#### [STATED GOAL]
Please output exactly the lines of the material from the first through the line containing "return plate", and nothing more.

#### [SUPPLIED DATA]
* * * * *

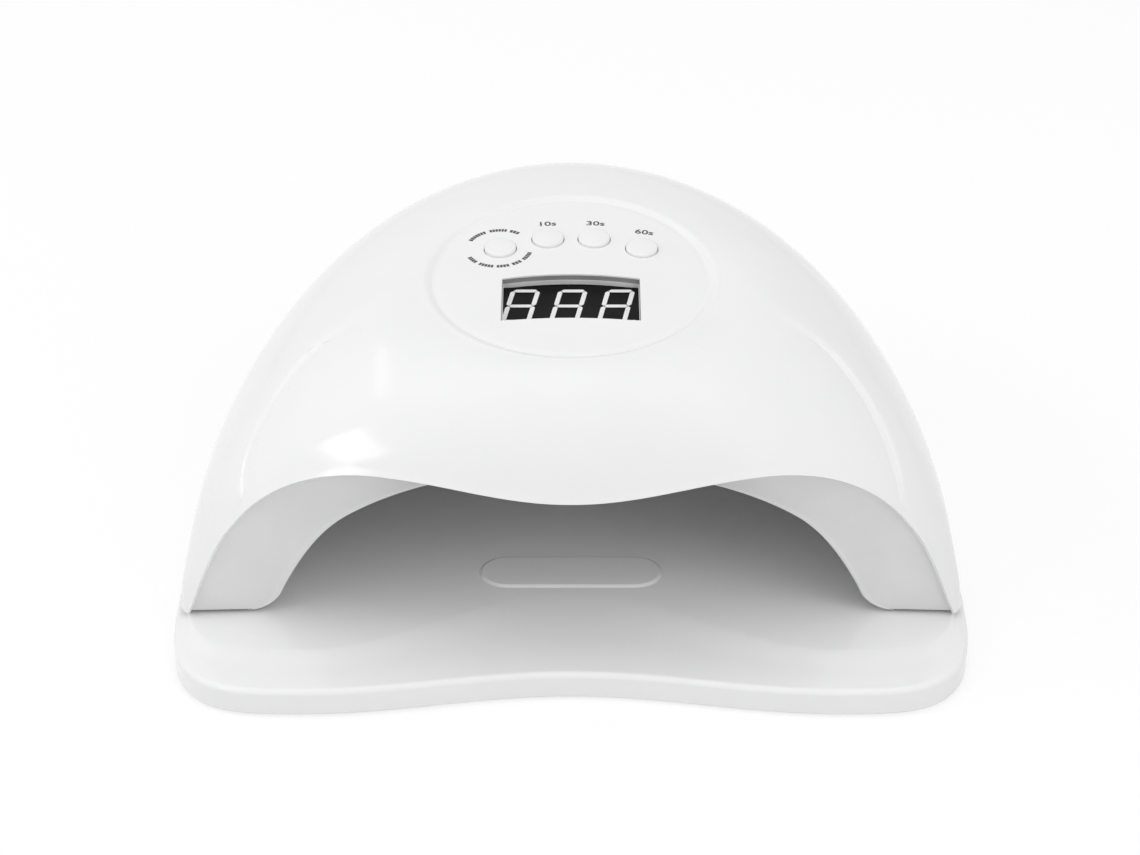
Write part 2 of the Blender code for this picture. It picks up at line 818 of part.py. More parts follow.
def make_liner():
    turns = arch_turns()
    rows = band_rows()
    for station in cavity_stations:
        rows.append([cavity_point(turn, station) for turn in turns])
    bm = bmesh.new()
    grid = add_grid(bm, rows, closed=False)
    last_height = cavity_height * cavity_scale(cavity_stations[-1])
    add_fan(bm, grid[-1], (0, cavity_rear_y, base_z + last_height / 3), closed=False)
    liner = finish(bm, "inner_liner", grey_plastic)
    solidify(liner, liner_wall, -1)
    boolean(liner, rim_plate(), "UNION")
    boolean(liner, bead_holes())
    boolean(liner, rim_holes())


def rim_plate():
    """The flat rim under the lamp, between the shell's wall and the cavity."""
    outer, inner = [], []
    distance = wall + gap + hole_gap / 2
    for angle, lean in rim_meridians():
        if lean > 0:
            continue
        normal = dome_normal(angle, 0.0)
        edge = plain_dome_point(angle, 0.0) - Vector((normal.x, normal.y, 0)).normalized() * distance
        edge.y = max(edge.y, cavity_front_y + liner_wall / 2)
        outer.append((edge.x, edge.y, base_z))
        x, y = cavity_edge_toward(edge.x, edge.y)
        inner.append((x, max(y, cavity_front_y + liner_wall / 2), base_z))
    bm = bmesh.new()
    add_grid(bm, [outer, inner], closed=False)
    plate = finish(bm, "rim_plate", None)
    solidify(plate, rim_thickness, 1)
    return plate


def bead_turns(strip):
    count, first = strip["beads"], strip["first"]
    return [first + (math.pi - 2 * first) * i / (count - 1) for i in range(count)]


def bead_spans(strip, low, high):
    place_share = strip["place"]
    return [
        (off_cavity(turn, place_share, low), off_cavity(turn, place_share, high)) for turn in bead_turns(strip)
    ]


def bead_holes():
    bm = bmesh.new()
    for strip in (*strips.values(), sensor_strip):
        for start, end in bead_spans(strip, -liner_wall, 2 * liner_wall):
            add_cylinder(bm, bead_radius + hole_gap, start, end, 8)
    return finish(bm, "bead_holes", None)


def rim_holes():
    """Screw holes with counterbores, and pockets for the lamp's magnets."""
    bm = bmesh.new()
    for angle in case_screw_angles:
        x, y, _ = case_boss_place(angle)
        add_cylinder(bm, screw_shank_radius + hole_gap, (x, y, base_z - wall), (x, y, rim_top + wall), 10)
    holes = finish(bm, "rim_holes", None)
    bores = []
    for angle in case_screw_angles:
        x, y, _ = case_boss_place(angle)
        bores.append(((x, y, base_z - wall), (x, y, base_z + screw_head_height + 2 * gap)))
    boolean(holes, cylinders("head_bores", None, screw_head_radius + hole_gap, bores, 14), "UNION")
    pockets = [((x, y, base_z + magnet_skin), (x, y, rim_top + wall)) for x, y in magnet_places]
    boolean(holes, cylinders("magnet_pockets", None, magnet_radius + hole_gap, pockets, 16), "UNION")
    return holes


# ---- Lamp boards ------------------------------------------------------------------------------
def make_strip(name, strip, bead_color):
    """A flexible board that follows the liner, with its beads standing through the liner's holes."""
    under = liner_wall + 2 * gap
    turns = bead_turns(strip)
    margin = (turns[1] - turns[0]) * 0.35
    first, last = turns[0] - margin, turns[-1] + margin
    count = strip["beads"] + 5
    along = [first + (last - first) * i / count for i in range(count + 1)]
    share = strip["width"] / (cavity_rear_y - cavity_front_y)
    rows = []
    for k in range(strip_side_steps):
        place_share = strip["place"] + share * (k / (strip_side_steps - 1) - 0.5)
        rows.append([off_cavity(turn, place_share, under) for turn in along])
    bm = bmesh.new()
    add_grid(bm, rows, closed=False)
    board = finish(bm, name, bead_color)
    solidify(board, strip_thickness, -1)
    spans = bead_spans(strip, -bead_reach, under + strip_thickness / 2)
    boolean(board, cylinders(f"{name}_beads", None, bead_radius, spans, 8), "UNION")


# ---- Controls ---------------------------------------------------------------------------------
def make_buttons():
    for i, (p, q) in enumerate(button_places, 1):
        face = face_height(p)
        flange_top = -wall - flange_play
        flange_bottom = flange_top - flange_thickness
        r = button_radius - gap
        profile = [(0, button_crown)]
        profile += [(r * 0.55, button_crown * 0.9), (r * 0.88, button_crown * 0.62), (r, button_crown * 0.3)]
        profile += [(r, flange_top), (flange_radius, flange_top), (flange_radius, flange_bottom)]
        profile += [(stem_radius, flange_bottom), (stem_radius, -stem_end), (0, -stem_end)]
        turned(f"button_cap_{i}", white_plastic, profile, panel, (p, q, face))
        make_switch(i, p, q, face)


def make_switch(i, p, q, face):
    board_top = -board_top_depth - panel_step
    top = board_top + gap + switch_height
    half = switch_size / 2
    low = (p - half, q - half, board_top + gap)
    body = box(f"tact_switch_{i}", black_plastic, low, (p + half, q + half, top), panel)
    plunger_top = face - stem_end - gap
    plunger_bottom = plunger_top - plunger_length
    spans = [((p, q, plunger_bottom - button_travel - 2 * gap), (p, q, top + wall))]
    boolean(body, cylinders(f"switch_bore_{i}", None, plunger_radius + hole_gap, spans, 16, panel))
    profile = [(0, plunger_length), (plunger_radius, plunger_length), (plunger_radius, 0), (0, 0)]
    turned(f"switch_plunger_{i}", metal, profile, panel, (p, q, plunger_bottom), 16)


def make_board():
    """The control board and what is soldered to it."""
    top = -board_top_depth - panel_step
    bottom = top - board_thickness
    half_width, half_depth = board_width / 2, board_depth / 2
    low, high = (-half_width, board_q - half_depth, bottom), (half_width, board_q + half_depth, top)
    board = box("control_board", board_green, low, high, panel)
    radius = board_screw_shank_radius + hole_gap
    spans = [((p, q, bottom - wall), (p, q, top + wall)) for p, q in board_screw_places]
    boolean(board, cylinders("board_holes", None, radius, spans, 10, panel))
    half_width, half_depth = display_width / 2, display_depth / 2
    low = (-half_width, display_q - half_depth, top + gap)
    high = (half_width, display_q + half_depth, -panel_step - display_sink)
    box("display_module", black_plastic, low, high, panel)
    under = bottom - gap
    low = (-chip_width / 2, -chip_depth / 2, under - chip_height)
    box("controller_chip", black_plastic, low, (chip_width / 2, chip_depth / 2, under), panel)
    hang_under("buzzer", black_plastic, under)
    hang_under("capacitor", metal, under)
    make_board_screws(under)


def hang_under(name, material, under):
    """A round piece under the board, with a chamfer at its lower end."""
    radius, height = board_parts[name]["radius"], board_parts[name]["height"]
    p, q = board_parts[name]["place"]
    chamfer = radius / 10
    profile = [(0, height), (radius, height), (radius, chamfer), (radius - chamfer, 0), (0, 0)]
    turned(name, material, profile, panel, (p, q, under - height), 16)


def screw_profile(head_radius, head_height, shank_radius, length):
    """Head down, shank up. The drive recess is in the head's underside."""
    return [
        (0, length + head_height),
        (shank_radius * 0.6, length + head_height),
        (shank_radius, length + head_height * 0.6),
        (shank_radius, head_height),
        (head_radius, head_height),
        (head_radius, head_height * 0.3),
        (head_radius * 0.85, 0),
        (head_radius * 0.4, 0),
        (0, head_height * 0.5),
    ]


def make_board_screws(under):
    length = board_top_depth - wall + board_thickness - 4 * gap
    profile = screw_profile(board_screw_head_radius, screw_head_height, board_screw_shank_radius, length)
    for i, (p, q) in enumerate(board_screw_places, 1):
        low = under - screw_head_height
        turned(f"board_screw_{i}", metal, profile, panel, (p, q, low), 10)


def make_case_screws():
    profile = screw_profile(screw_head_radius, screw_head_height, screw_shank_radius, screw_length)
    for i, angle in enumerate(case_screw_angles, 1):
        x, y, _ = case_boss_place(angle)
        turned(f"case_screw_{i}", metal, profile, location=(x, y, base_z + gap), steps=10)


# ---- Inlet and wiring -------------------------------------------------------------------------
def jack_z():
    return rim_top + gap + jack_height / 2


def jack_face_y():
    top = jack_z() + jack_height / 2
    return plain_dome_point(quarter, lean_at_height(quarter, top)).y - wall - jack_setback


def make_jack():
    z, face = jack_z(), jack_face_y()
    low = (-jack_width / 2, face - jack_length, z - jack_height / 2)
    jack = box("dc_jack", black_plastic, low, (jack_width / 2, face, z + jack_height / 2))
    nose_end = plain_dome_point(quarter, lean_at_height(quarter, z)).y - wall / 4
    nose = cylinders("jack_nose", None, jack_nose_radius, [((0, face - wall, z), (0, nose_end, z))])
    boolean(jack, nose, "UNION")
    floor = nose_end - jack_socket_depth
    socket = cylinders("jack_socket", None, jack_socket_radius, [((0, floor, z), (0, nose_end + wall, z))])
    boolean(jack, socket)
    pin = [((0, floor - wall, z), (0, nose_end - wall, z))]
    boolean(jack, cylinders("jack_pin", None, jack_pin_radius, pin, 16), "UNION")


def make_lead(name, material, points):
    curve = bpy.data.curves.new(name, "CURVE")
    curve.dimensions = "3D"
    curve.bevel_depth = lead_radius
    curve.bevel_resolution = 2
    curve.use_fill_caps = True
    spline = curve.splines.new("POLY")
    spline.points.add(len(points) - 1)
    for target, point in zip(spline.points, points):
        target.co = (*point, 1.0)
    curve.materials.append(material)
    obj = bpy.data.objects.new(name, curve)
    parts.objects.link(obj)


def smooth_route(route, steps):
    """Points on a smooth curve through the route's own points."""
    ends = [2 * route[0] - route[1], *route, 2 * route[-1] - route[-2]]
    points = []
    for a, b, c, d in zip(ends, ends[1:], ends[2:], ends[3:]):
        for k in range(steps):
            t = k / steps
            bend = (2 * a - 5 * b + 4 * c - d) * t * t + (3 * b - a - 3 * c + d) * t**3
            points.append(b + ((c - a) * t + bend) / 2)
    points.append(route[-1])
    return points


def hanging_curve(start, start_way, end, end_way, slack, steps=10):
    """A cubic curve that leaves its start and its end along the given ways."""
    second, third = start + start_way * slack, end + end_way * slack
    points = []
    for k in range(steps + 1):
        t = k / steps
        ends = start * (1 - t) ** 3 + end * t**3
        points.append(ends + 3 * t * (1 - t) * (second * (1 - t) + third * t))
    return points


def make_leads():
    under = -board_bottom_depth - panel_step - 2 * gap - lead_radius / 6
    z = jack_z()
    rear = jack_face_y() - jack_length - gap
    power = [Vector((0, rear, z)) + Vector(point) for point in power_lead_route]
    p, q = power_lead_place
    power += [panel_to_world(p, q, under - 4 * lead_radius), panel_to_world(p, q, under)]
    make_lead("power_lead", black_plastic, smooth_route(power, 3))
    lift = liner_wall + 2 * gap + strip_thickness + gap
    for i, (name, (p, q, turn)) in enumerate(led_lead_places.items(), 1):
        end = off_cavity(turn, strips[name]["place"], lift)
        away = cavity_normal(turn, strips[name]["place"])
        start = panel_to_world(p, q, under)
        down = (panel_to_world(p, q, under - 1) - start).normalized()
        slack = (end - start).length * 0.4
        make_lead(f"led_lead_{i}", red_plastic, hanging_curve(start, down, end, away, slack))


# ---- Build ------------------------------------------------------------------------------------
clear_scene()
parts = new_collection("uv_curing_lamp")
cutters = new_collection("cutters")
white_plastic = make_material("white_plastic", (0.86, 0.86, 0.86), 0.22)
grey_plastic = make_material("grey_plastic", (0.66, 0.66, 0.66), 0.35)
black_plastic = make_material("black_plastic", (0.02, 0.02, 0.02), 0.4)
red_plastic = make_material("red_plastic", (0.5, 0.03, 0.02), 0.45)
board_green = make_material("board_green", (0.02, 0.15, 0.06), 0.5)
strip_white = make_material("strip_white", (0.8, 0.8, 0.76), 0.45)
rubber = make_material("rubber", (0.05, 0.05, 0.05), 0.8)
metal = make_material("metal", (0.72, 0.72, 0.74), 0.3, 1.0)
steel = make_material("magnet_steel", (0.55, 0.56, 0.58), 0.35, 1.0)

panel = bpy.data.objects.new("panel_frame", None)
panel.location = (0, panel_y, panel_z)
panel.rotation_euler = (panel_tilt, 0, 0)
parts.objects.link(panel)

make_tray()
make_tray_floor()
make_feet_and_screws()
make_magnets()
make_shell()
make_liner()
for strip_name, strip_values in strips.items():
    make_strip(strip_name, strip_values, strip_white)
make_strip("sensor_board", sensor_strip, black_plastic)
make_buttons()
make_board()
make_case_screws()
make_jack()
make_leads()
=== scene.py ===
import json
from math import asin, atan2, copysign, cos, degrees, exp, pi, radians, sin, sqrt, tan

import bmesh
import bpy
from mathutils import Matrix, Vector, kdtree


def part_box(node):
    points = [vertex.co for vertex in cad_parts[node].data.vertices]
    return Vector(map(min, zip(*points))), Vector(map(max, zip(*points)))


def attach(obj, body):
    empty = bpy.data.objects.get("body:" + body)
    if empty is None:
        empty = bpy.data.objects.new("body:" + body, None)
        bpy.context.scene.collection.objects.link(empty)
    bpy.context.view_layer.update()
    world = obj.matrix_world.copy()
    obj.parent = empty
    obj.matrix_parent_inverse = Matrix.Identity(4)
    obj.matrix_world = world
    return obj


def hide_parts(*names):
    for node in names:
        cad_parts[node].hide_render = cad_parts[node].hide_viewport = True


# A curing lamp: gloss white dome on a lift-off tray, round control panel, front opening for a hand.
# Metres throughout. Each piece has its settings in a dictionary beside the code that uses them.

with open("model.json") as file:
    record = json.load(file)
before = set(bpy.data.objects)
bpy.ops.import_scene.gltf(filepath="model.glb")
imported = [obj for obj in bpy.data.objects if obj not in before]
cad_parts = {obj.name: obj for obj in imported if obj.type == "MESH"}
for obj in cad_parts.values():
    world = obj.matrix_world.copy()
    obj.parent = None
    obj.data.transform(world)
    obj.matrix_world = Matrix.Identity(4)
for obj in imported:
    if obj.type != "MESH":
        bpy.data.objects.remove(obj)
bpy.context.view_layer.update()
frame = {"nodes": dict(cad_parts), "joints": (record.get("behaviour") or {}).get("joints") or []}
print("frame loaded:", len(frame["nodes"]), "nodes")

quarter = pi / 2
shellLow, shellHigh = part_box("top_shell")
trayLow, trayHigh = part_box("base_tray")
baseZ = shellLow.z  # the lamp's lower edge
fitGap = 0.0003
pressAxis = next(Vector(joint["axis"]) for joint in frame["joints"] if joint["child"] == "button_1")
panelUp = -pressAxis.normalized()
panelAlong = Vector((0, panelUp.z, -panelUp.y))
smoothAngle = radians(35)  # sharper edges than this stay crisp


def bentGrid(bm, columns, rows, place):
    # a grid whose point in column i and row k goes to place(i, k)
    made = bmesh.ops.create_grid(bm, x_segments=columns, y_segments=rows, size=0.5)["verts"]
    for vert in made:
        vert.co = place(round((vert.co.x + 0.5) * columns), round((vert.co.y + 0.5) * rows))
    return made


def weld(bm):
    bmesh.ops.remove_doubles(bm, verts=bm.verts, dist=1e-7)


def closeUp(bm):
    # joins the seams and turns every face out
    weld(bm)
    bmesh.ops.recalc_face_normals(bm, faces=bm.faces)


def tower(bm, loops):
    # a closed solid through loops of points, one above the other
    part = bmesh.new()
    count = len(loops[0])
    bentGrid(part, count, len(loops) - 1, lambda i, k: loops[k][i % count])
    weld(part)
    bmesh.ops.holes_fill(part, edges=[edge for edge in part.edges if edge.is_boundary], sides=0)
    addTo(bm, part)


def slab(bm, outline, heights, place):
    # a closed solid with one outline at all its heights
    tower(bm, [[place(a, b, height) for a, b in outline] for height in heights])


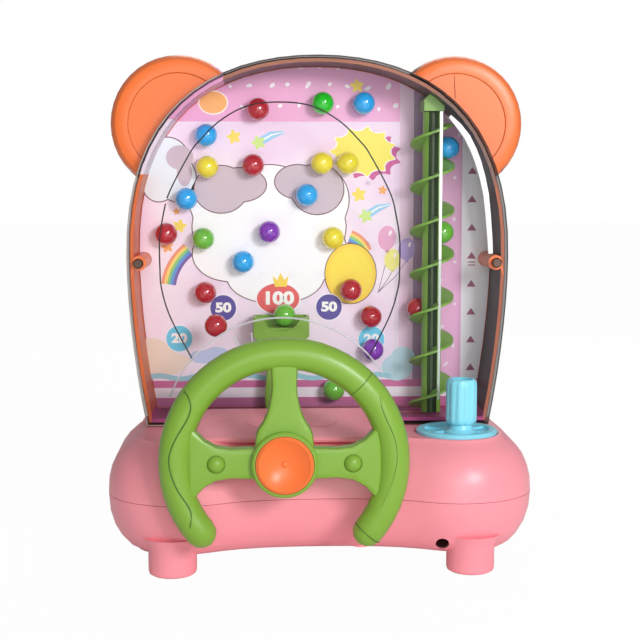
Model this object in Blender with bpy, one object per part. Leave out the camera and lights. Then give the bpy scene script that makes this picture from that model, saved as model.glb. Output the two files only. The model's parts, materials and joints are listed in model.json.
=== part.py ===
"""Toy ball-catching game: two-part base, clear-fronted panel, steering wheel with a catcher, screw lift.

Blender 4.5. Metres, +Z up, front of the toy towards -Y, box centred on the origin in X and Y.
Every sub-part is one named object holding one closed body.
"""
import math

import bmesh
import bpy
import numpy as np
from mathutils import Matrix, Vector

MM = 0.001
POLE = 1e-7
WELD = 2e-6

# Clearances and walls
GAP = 0.3 * MM
WALL = 2.5 * MM

# Base
BASE_HALF_WIDTH = 132.5 * MM
BASE_BACK = 73.0 * MM
BULB_FRONT = -50.0 * MM
WAIST_FRONT = -33.0 * MM
BULB_RADIUS = 47.0 * MM
REAR_CORNER_RADIUS = 27.0 * MM
BACK_SLOPE = 0.15
BASE_BOTTOM = 11.0 * MM
SEAM_HEIGHT = 46.2 * MM
BASE_TOP = 81.5 * MM
TOP_THICKNESS = 3.0 * MM
LEG_RADIUS = 14.8 * MM
LEG_FLARE = 4.0 * MM
FRONT_LEG = (91.5 * MM, -29.5 * MM)
REAR_LEG = (103.0 * MM, 30.0 * MM)
DRAIN_HOLE = (73.0 * MM, 19.0 * MM)
DRAIN_RADIUS = 4.0 * MM
DRAIN_REACH = (-70.0 * MM, -20.0 * MM)
LEDGE_FRONT = -27.0 * MM
LEDGE_SPAN = (-78.0 * MM, 47.0 * MM)
LEDGE_FRONT_HEIGHT = 83.5 * MM
LEDGE_BACK_HEIGHT = 93.0 * MM

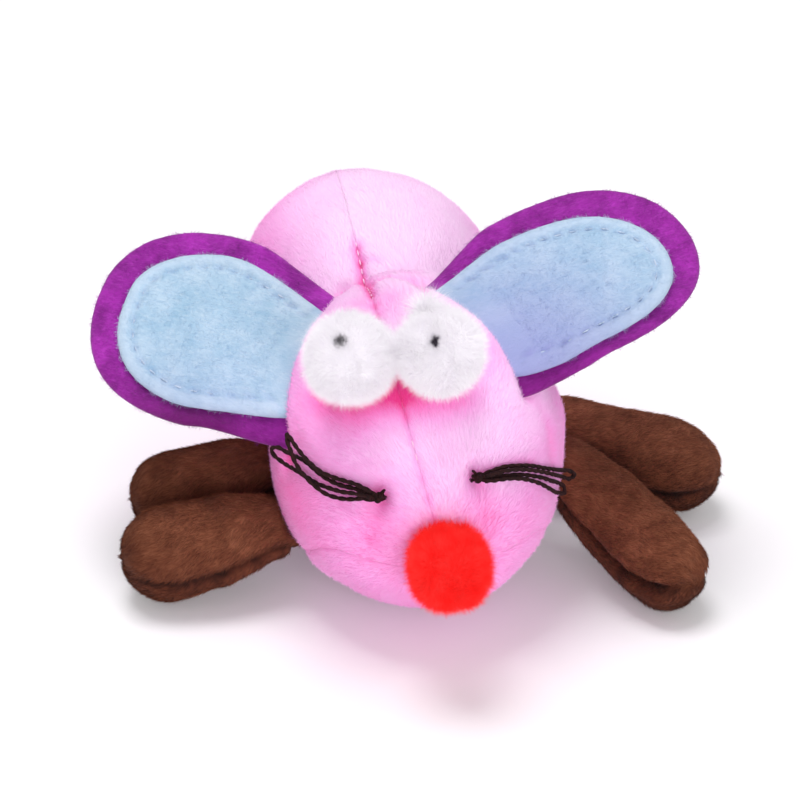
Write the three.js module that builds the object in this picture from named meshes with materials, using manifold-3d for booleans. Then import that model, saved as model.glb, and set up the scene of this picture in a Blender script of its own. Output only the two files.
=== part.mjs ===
// Stuffed toy mouse: a pink plush body with felt ears, pom-pom eyes and nose, thread whiskers and
// four loose brown legs. Millimetres, +Z up, the nose points to -Y, and left means the mouse's own
// left, +X. The origin lies on the floor under the middle of the whole toy.
import * as THREE from 'three';
import { mergeVertices } from 'three/addons/utils/BufferGeometryUtils.js';
import Module from 'manifold-3d';

const wasm = await Module();
wasm.setup();

// Body: stations along Y, heights of the two tips, and half sizes at the head, neck and rump
const snoutTipY = -15.5;
const headY = 14;
const neckY = 31;
const rumpY = 57;
const rearY = 81;
const snoutTipZ = 21.6;
const rearTipZ = 24;
const headHalfWidth = 24.3;
const neckHalfWidth = 22.2;
const rumpHalfWidth = 23;
const headHalfHeight = 26.5;
const neckHalfHeight = 24;
const rumpHalfHeight = 26.8;
const upperRoundness = 2;
const lowerRoundness = 2.25;

// The stuffed body lies rolled to its own right, so its back seam and its face are turned by this
const rollDegrees = 16;

// Depth of the flat on which the soft belly and feet lie
const floorFlat = 0.5;

// Fabric: pile with its backing, the seams between panels, and room between soft pieces
const plush = 1.4;
const seamGap = 0.3;
const seat = 0.3;
const bellySeamZ = 11.5;

// Catnip pouch in the pocket of the rump filling
const pouchHalfLength = 10;
const pouchHalfWidth = 8;
const pouchHalfHeight = 5;
const pouchY = 48;
const pouchZ = 25;
const pocketRoom = 0.5;

// Legs: the flat sewn root, the swollen foot, and the stretch that stands straight off the body
const legRootHalfWidth = 5.4;
const legRootHalfThick = 2;
const legHalfWidth = 7.9;
const legHalfHeight = 8.9;
const legOutset = 8;
const legPlush = 1.1;
const legFillRing = 3;
const legSwellShare = 0.52;
const legTuckShare = 0.95;
const legToeRoundness = 2.5;
const frontLeftLegY = 16;
const frontLeftLegLength = 37.5;
const frontRightLegY = 11.5;
const frontRightLegLength = 28.5;
const rearLeftLegY = 37;
const rearLeftLegLength = 39;
const rearRightLegY = 30;
const rearRightLegLength = 26;
const legs = [
  {
    name: 'front_left',
    sign: 1,
    station: frontLeftLegY,
    sweepDegrees: 64,
    length: frontLeftLegLength,
    girthShare: 0.88,
  },
  {
    name: 'front_right',
    sign: -1,
    station: frontRightLegY,
    sweepDegrees: 0,
    length: frontRightLegLength,
    girthShare: 1,
  },
  {
    name: 'rear_left',
    sign: 1,
    station: rearLeftLegY,
    sweepDegrees: 30,
    length: rearLeftLegLength,
    girthShare: 1,
  },
  {
    name: 'rear_right',
    sign: -1,
    station: rearRightLegY,
    sweepDegrees: 2,
    length: rearRightLegLength,
    girthShare: 0.97,
  },
];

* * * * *

#### [RESPONSE TO THIS EXERCISE]
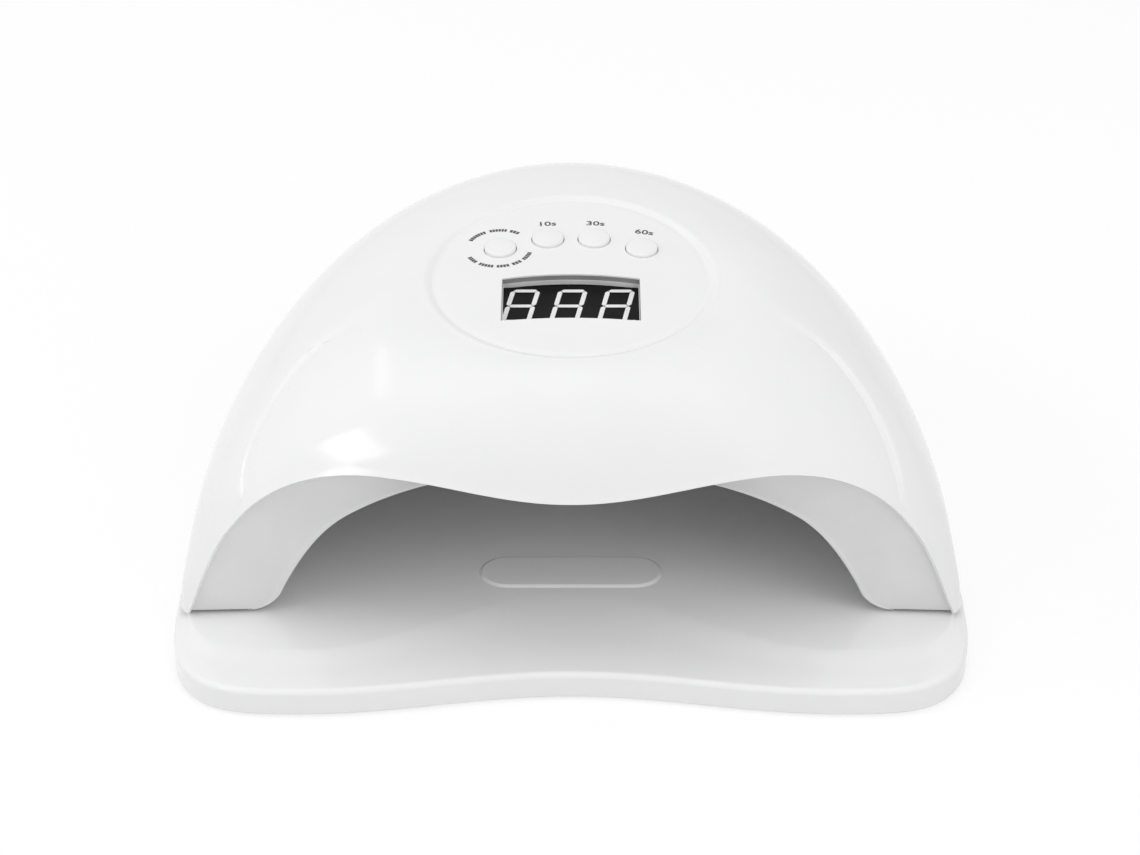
Write part 2 of the Blender code for this picture. It picks up at line 818 of part.py. More parts follow.
def make_liner():
    turns = arch_turns()
    rows = band_rows()
    for station in cavity_stations:
        rows.append([cavity_point(turn, station) for turn in turns])
    bm = bmesh.new()
    grid = add_grid(bm, rows, closed=False)
    last_height = cavity_height * cavity_scale(cavity_stations[-1])
    add_fan(bm, grid[-1], (0, cavity_rear_y, base_z + last_height / 3), closed=False)
    liner = finish(bm, "inner_liner", grey_plastic)
    solidify(liner, liner_wall, -1)
    boolean(liner, rim_plate(), "UNION")
    boolean(liner, bead_holes())
    boolean(liner, rim_holes())


def rim_plate():
    """The flat rim under the lamp, between the shell's wall and the cavity."""
    outer, inner = [], []
    distance = wall + gap + hole_gap / 2
    for angle, lean in rim_meridians():
        if lean > 0:
            continue
        normal = dome_normal(angle, 0.0)
        edge = plain_dome_point(angle, 0.0) - Vector((normal.x, normal.y, 0)).normalized() * distance
        edge.y = max(edge.y, cavity_front_y + liner_wall / 2)
        outer.append((edge.x, edge.y, base_z))
        x, y = cavity_edge_toward(edge.x, edge.y)
        inner.append((x, max(y, cavity_front_y + liner_wall / 2), base_z))
    bm = bmesh.new()
    add_grid(bm, [outer, inner], closed=False)
    plate = finish(bm, "rim_plate", None)
    solidify(plate, rim_thickness, 1)
    return plate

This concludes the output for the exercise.